Juliusz LUCIUK (b.1927)
Gesang am Brunnen — oratorio for soprano, tenor, baritone, mixed choir and chamber orchestra (c.1993)
Bozena Harasimowicz (soprano)
Jacek Laszczkowski (tenor)
Janusz Borowicz (baritone)
Chór Polskiego Radia w Krakowie
Orkiestra Kameralna Polskiego Radia w Krakowie/José Maria Floréncio
rec. live, 17 August 1996, Klosterkirche Loccum, Germany
Texts, but not translated into English
ACTE PRÉALABLE AP0240 [54:51]
Juliusz Luciuk was born in Krakow in 1927. In his oratorio Gesang am Brunnen – ‘Singing by the Spring’, in English - he took poems by fourteen writers from a wide variety of religious backgrounds to give an 'ecumenical coming-together of people.' The desire to create a uniform continuum between these Lutheran, Catholic, Jewish and Buddhist writers’ works, despite the variety of subject matter, creates a lack of polar contrast within the work itself. It emerges as a whole. Whether that stimulates a genuine sense of coherence is something that the individual listener must decide, but it did for me.

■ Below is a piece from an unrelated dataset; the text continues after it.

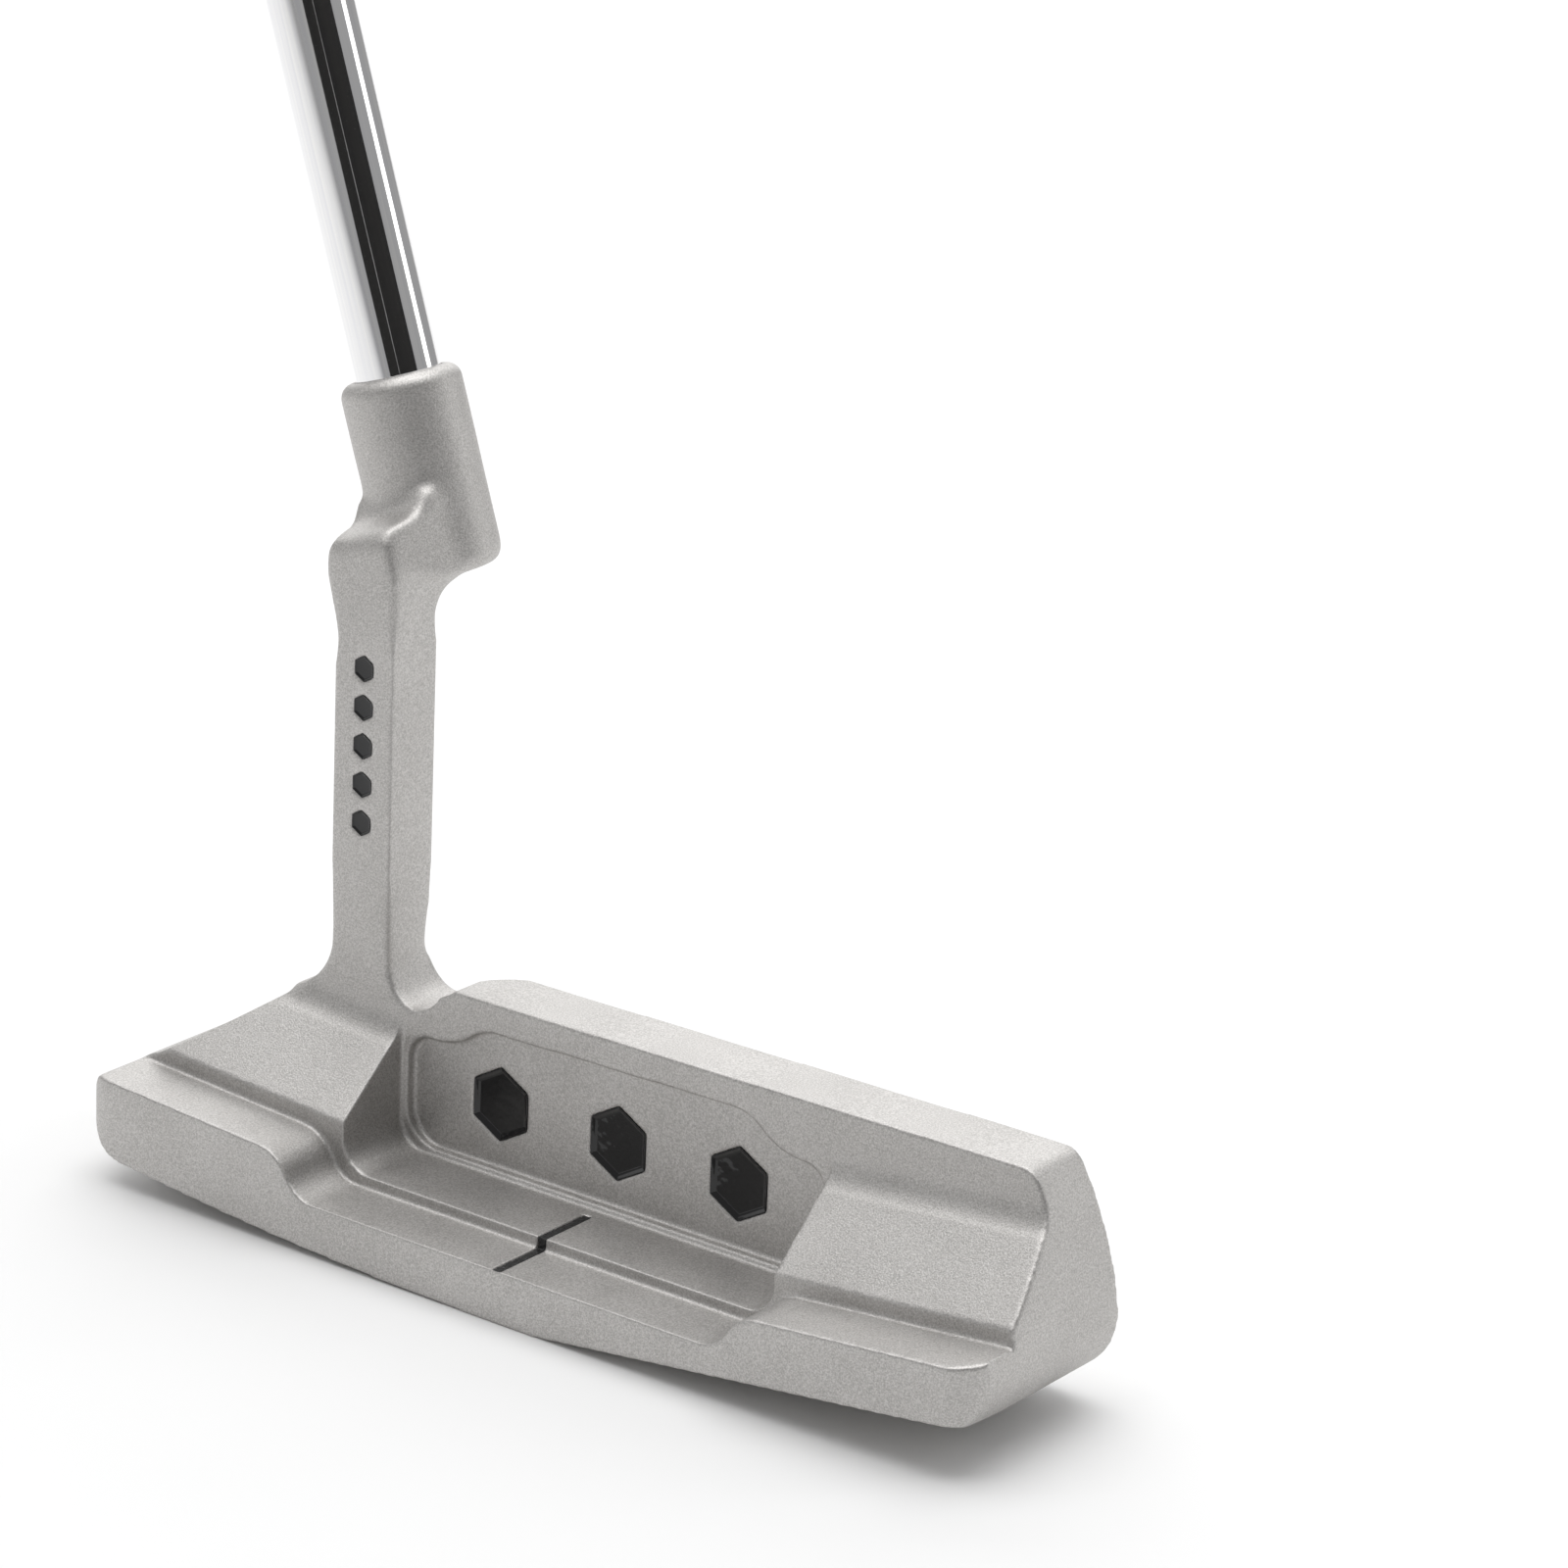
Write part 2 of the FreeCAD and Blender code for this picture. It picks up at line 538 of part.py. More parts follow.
def hosel_epoxy():
    outer = cylinder("glue_outside", "tip_radius + glue_gap", "hosel_rim - bore_depth", "bore_depth - 0.3")
    inner = cylinder("glue_inside", "tip_radius", "hosel_rim - bore_depth - 1", "bore_depth + 2")
    return leaned(boolean("Cut", "hosel_epoxy", outer, inner))


def grip_form(label, inset, low, height):
    """Round bar with a softened flat along its front, inset from the grip's outside."""
    flat = "(grip_radius - flat_cut - %s)" % inset
    reach = "sqrt((grip_radius - %s) ^ 2 - %s ^ 2)" % (inset, flat)
    shape = outline(label + "_outline", "plan", [
        (flat, "2.6 - " + reach),
        (flat, reach + " - 2.6", "grip_soften", 1),
        ("(grip_radius - %s) * cos(33)" % inset, "(grip_radius - %s) * sin(33)" % inset,
         "grip_radius - %s" % inset, 1),
        ("0", "grip_radius - %s" % inset, "grip_radius - %s" % inset, 1),
        ("%s - grip_radius" % inset, "0", "grip_radius - %s" % inset, 1),
        ("0", "%s - grip_radius" % inset, "grip_radius - %s" % inset, 1),
        ("(grip_radius - %s) * cos(33)" % inset, "(%s - grip_radius) * sin(33)" % inset,
         "grip_soften", 1),
    ])
    solid = extrude(label, shape, (0, 0, 1), height)
    return bind(solid, Placement__Base__z=sized(low))


SKIN_LOW = "club_length - grip_length + ring_height"
SKIN_LENGTH = "grip_length - ring_height - cap_height"


def below_top(place):
    return "club_length - " + place


def stripe_cutter(end, way):
    """Front stripe with its two slanting arms, seen on the flat front."""
    def corner(side, place):
        return "%d * (%s)" % (way, side), below_top(place)
    edge = "grip_radius + 2"
    # The arms run on past the side at their own slant, so their ends fall outside the grip.
    shape = outline(end + "_stripe_outline", "side", [
        corner("stripe_inner", "stripe_top_in"),
        corner("grip_radius", "arm_top_in"),
        corner(edge, "arm_top_in + 4"),
        corner(edge, "arm_top_out - 2"),
        corner("grip_radius", "arm_top_out"),
        corner("stripe_outer", "stripe_top_out"),
        corner("stripe_outer", "stripe_end_out"),
        corner("grip_radius", "arm_end_out"),
        corner(edge, "arm_end_out + 2"),
        corner(edge, "arm_end_in - 2"),
        corner("grip_radius", "arm_end_in"),
        corner("stripe_inner", "stripe_end_in"),
    ])
    return extrude(end + "_stripe_cutter", shape, (1, 0, 0), "30")


def panel_cutter():
    """Back half of the grip, wider in its middle."""
    shape = outline("panel_outline", "front", [
        ("-30", below_top("panel_end")),
        ("-2", below_top("panel_end")),
        ("0", below_top("panel_end + 4")),
        ("0", below_top("panel_wide_end + 7")),
        ("panel_widen", below_top("panel_wide_end")),
        ("panel_widen", below_top("panel_wide_top")),
        ("0", below_top("panel_wide_top - 7")),
        ("0", below_top("panel_top + 4")),
        ("-2", below_top("panel_top")),
        ("-30", below_top("panel_top")),
    ])
    return extrude("panel_cutter", shape, (0, 1, 0), "30", "30")


def grip_pieces():
    """Skin with its inlaid bands, each cut from the same shell by the same cutters."""
    def shell(label):
        outer = grip_form(label + "_outer", "0", SKIN_LOW, SKIN_LENGTH)
        inner = grip_form(label + "_inner", "skin_wall", "(%s) - 1" % SKIN_LOW, "(%s) + 2" % SKIN_LENGTH)
        return boolean("Cut", label, outer, inner)
    left, right, panel = stripe_cutter("left", -1), stripe_cutter("right", 1), panel_cutter()
    pieces = [
        leaned(boolean("Cut", "grip_skin", shell("skin_shell"), left, right, panel)),
        leaned(boolean("Common", "grip_stripe_left", shell("left_shell"), left)),
        leaned(boolean("Common", "grip_stripe_right", shell("right_shell"), right)),
        leaned(boolean("Common", "grip_back_panel",
                       boolean("Cut", "unstriped_shell", shell("back_shell"), left, right), panel)),
    ]
    core = grip_form("core_outside", "skin_wall", SKIN_LOW, SKIN_LENGTH)
    core_hole = tapered("core_hole", "tape_wall", "%s - 1" % SKIN_LOW,
                        "(%s) + (%s) + 1" % (SKIN_LOW, SKIN_LENGTH))
    pieces.append(leaned(boolean("Cut", "grip_core", core, core_hole)))
    tape_high = "(%s) + (%s)" % (SKIN_LOW, SKIN_LENGTH)
    tape = tapered("tape_outside", "tape_wall", GRIP_LOW, tape_high)
    tape_hole = tapered("tape_hole", "0", GRIP_LOW + " - 1", tape_high + " + 1")
    pieces.append(leaned(boolean("Cut", "grip_tape", tape, tape_hole)))
    return pieces


def end_cap():
    """Domed cap with a socket for the shaft's butt and a vent hole."""
    top_edge = float(sheet.evalExpression("club_length")) - 0.01
    full = grip_form("cap_full", "0", below_top("cap_height"), "cap_height")
    soft = rounded("cap_soft", full, "cap_round", lambda edge: edge.BoundBox.ZMin > top_edge)
    socket = cylinder("cap_socket", "butt_radius + tape_wall", below_top("cap_height") + " - 1", "5.2")
    vent = cylinder("cap_vent", "vent_radius", below_top("cap_height"), "cap_height + 1")
    return leaned(boolean("Cut", "grip_end_cap", soft, socket, vent))


def mouth_ring():
    full = cylinder("ring_full", "ring_radius", GRIP_LOW, "ring_height")
    soft = rounded("ring_soft", full, "ring_round", lambda edge: edge.Curve.TypeId == "Part::GeomCircle")
    hole = tapered("ring_hole", "tape_wall", GRIP_LOW + " - 1", GRIP_LOW + " + ring_height + 1")
    return leaned(boolean("Cut", "grip_mouth_ring", soft, hole))


# ---------------------------------------------------------------- build, check and export

NODES = [putter_head()]
NODES += [hex_prism(end, "hex_inlay_" + end, "hex_depth - paint_gap", "paint_gap") for end in HEX_PLACES]
NODES.append(sight_line("sight_line_fill", "-paint_gap", "line_depth", "line_width"))
NODES.append(fuse("neck_mark_fill", *[
    mark_prism("mark_paint_%d" % n, n, "mark_depth - paint_gap", "paint_gap") for n in range(5)]))
NODES += [hosel_epoxy(), shaft()]
NODES += grip_pieces()
NODES += [end_cap(), mouth_ring()]

doc.recompute()
for item in doc.Objects:
    if "Invalid" in item.State or "Error" in item.State:
        raise RuntimeError("%s is not valid: %s" % (item.Label, item.State))

os.makedirs("parts", exist_ok=True)
for node in NODES:
    if node.Shape.isNull() or not node.Shape.isValid() or node.Shape.Volume <= 0:
        raise RuntimeError("%s has no valid shape" % node.Label)
    node.Shape.exportStep("parts/%s.step" % node.Label)
    print("%-18s solids %d  volume %.1f mm3" % (node.Label, len(node.Shape.Solids), node.Shape.Volume))
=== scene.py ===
import math

import bmesh
import bpy
from mathutils import Matrix, Vector


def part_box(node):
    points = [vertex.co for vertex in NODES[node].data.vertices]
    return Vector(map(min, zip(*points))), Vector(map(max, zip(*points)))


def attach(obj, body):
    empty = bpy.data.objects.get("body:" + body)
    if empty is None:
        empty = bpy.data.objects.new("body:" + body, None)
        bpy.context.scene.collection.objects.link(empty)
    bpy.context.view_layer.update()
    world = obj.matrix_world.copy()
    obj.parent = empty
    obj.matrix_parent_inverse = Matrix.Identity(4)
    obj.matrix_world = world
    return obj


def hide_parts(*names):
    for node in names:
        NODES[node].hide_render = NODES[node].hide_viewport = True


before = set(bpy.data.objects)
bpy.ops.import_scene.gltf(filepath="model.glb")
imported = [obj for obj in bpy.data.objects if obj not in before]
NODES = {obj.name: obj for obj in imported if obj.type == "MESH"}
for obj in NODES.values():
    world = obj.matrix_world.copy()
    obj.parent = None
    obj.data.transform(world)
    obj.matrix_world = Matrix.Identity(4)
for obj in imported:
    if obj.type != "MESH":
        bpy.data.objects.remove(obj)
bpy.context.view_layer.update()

# Blade putter at address.  The frame is in metres; MM turns the maker's millimetres into metres.
MM = 0.001


# ---------------------------------------------------------------- workshop helpers

def pick(piece):
    """Only this piece is selected and active."""
    bpy.ops.object.select_all(action="DESELECT")
    piece.select_set(True)
    bpy.context.view_layer.objects.active = piece
    return piece


def settle(name):
    """Names the newly added primitive and puts its place into its mesh."""
    piece = bpy.context.object
    piece.name = piece.data.name = name
    bpy.ops.object.transform_apply(location=True, rotation=True, scale=True)
    return pick(piece)


def modify(piece, kind, **settings):
    pick(piece)
    tool = piece.modifiers.new(kind, kind)
    for setting, value in settings.items():
        setattr(tool, setting, value)
    bpy.ops.object.modifier_apply(modifier=tool.name)


def edit(piece, what="FACE"):
    pick(piece)
    bpy.ops.object.mode_set(mode="EDIT")
    bpy.ops.mesh.select_mode(type=what)


def done():
    bpy.ops.object.mode_set(mode="OBJECT")


def copy_of(node, name):
    """A merged copy of a CAD node's loose triangles."""
    piece = bpy.data.objects.new(name, NODES[node].data.copy())
    piece.data.name = name
    piece.data.materials.clear()
    bpy.context.scene.collection.objects.link(piece)
    edit(piece)
    bpy.ops.mesh.select_all(action="SELECT")
    bpy.ops.mesh.remove_doubles(threshold=0.002 * MM)
    done()
    return piece


def smooth(piece, degrees=None):
    pick(piece)
    if degrees is None:
        bpy.ops.object.shade_smooth()
    else:
        bpy.ops.object.shade_smooth_by_angle(angle=math.radians(degrees))


def finish(piece, material, slot, *nodes):
    piece.data.materials.clear()
    piece.data.materials.append(material)
    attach(piece, "root")
    if nodes:
        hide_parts(*nodes)


# ---------------------------------------------------------------- the club's own axis

def middle(node):
    low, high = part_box(node)
    return (low + high) / 2


ring_middle, glue_middle = middle("grip_mouth_ring"), middle("hosel_epoxy")
ALONG = (ring_middle - glue_middle).normalized()
FOOT = glue_middle - ALONG * (glue_middle.z / ALONG.z)
LEAN = math.atan2(-ALONG.x, ALONG.z)
CLUB = Matrix.Translation(FOOT) @ Matrix.Rotation(-LEAN, 4, "Y")
UNCLUB = CLUB.inverted()


def span(node):
    """Lowest and highest corner of a node, measured along the club's own axis, in millimetres."""
    places = [(UNCLUB @ v.co) / MM for v in NODES[node].data.vertices]
    return (Vector([min(p[i] for p in places) for i in range(3)]),
            Vector([max(p[i] for p in places) for i in range(3)]))


# ---------------------------------------------------------------- finishes

class Value:
    """A node's output; arithmetic on it adds Math nodes."""

    def __init__(self, paint, socket):
        self.paint, self.socket = paint, socket

    def maths(self, operation, *terms):
        return self.paint.node("ShaderNodeMath", {"operation": operation}, dict(enumerate(terms)))

    def __add__(self, other):
        return self.maths("ADD", self, other)

    def __mul__(self, other):
        return self.maths("MULTIPLY", self, other)

    __radd__, __rmul__ = __add__, __mul__

    def between(self, low, high):
        """0 below low, 1 above high, smooth between."""
        return self.paint.node("ShaderNodeMapRange", {"interpolation_type": "SMOOTHSTEP"},
                               {"Value": self, "From Min": low, "From Max": high})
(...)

The oratorio lasts some 55 minutes and is written for soprano, tenor, baritone, mixed choir and chamber orchestra. Many of the writers will be rather obscure, especially for Anglophones. Perhaps the most internationally well-known recent writers are Pablo Neruda (the Chilean poet who took his surname from the Czech writer Jan Neruda), and the Swedish diplomat Dag Hammarskjöld. Our old friend The Book of Genesis appears, as does Paul of Tarsus. Martin Luther, too, is represented.
The oratorio is immediately attractive and approachable. Luciuk has gone through several stylistic modes since the 1950s but here he has moved away from stylisation and extremes, toward a kind of mainstream. This has resulted in writing that is supportive but not supine, with enough going on instrumentally to keep things both clear and sympathetically supportive of the texts. The mood is generally restrained. I wouldn't want to suggest any kind of similarity, but there were even brief moments that put me in mind of an unlush Canteloube, if such a thing can be imagined. At other points Herbert Howells came to mind. This spirit even embraces post-late Romanticism, if I can call it that, though it never embraces the kind of writing that Pärt and Gorecki and their followers have fashioned in religious music.
Much here is warm and gentle, and not anguished. There is no mid-period Penderecki ethos. But there is attractive string colour, good opportunities for the three solo singers (all good), some consoling moments - there is an especially beguiling duet - and chances for vocal melismas tinged with ecstasy. The culminatory trio is buoyed by string wash and little bubbly brass.
This is a live performance, given in 1996, and one greeted with generous applause. It offers an interesting slant on yet another strand of contemporary Polish religious music.
Jonathan Woolf
An interesting slant on yet another strand of contemporary Polish religious music.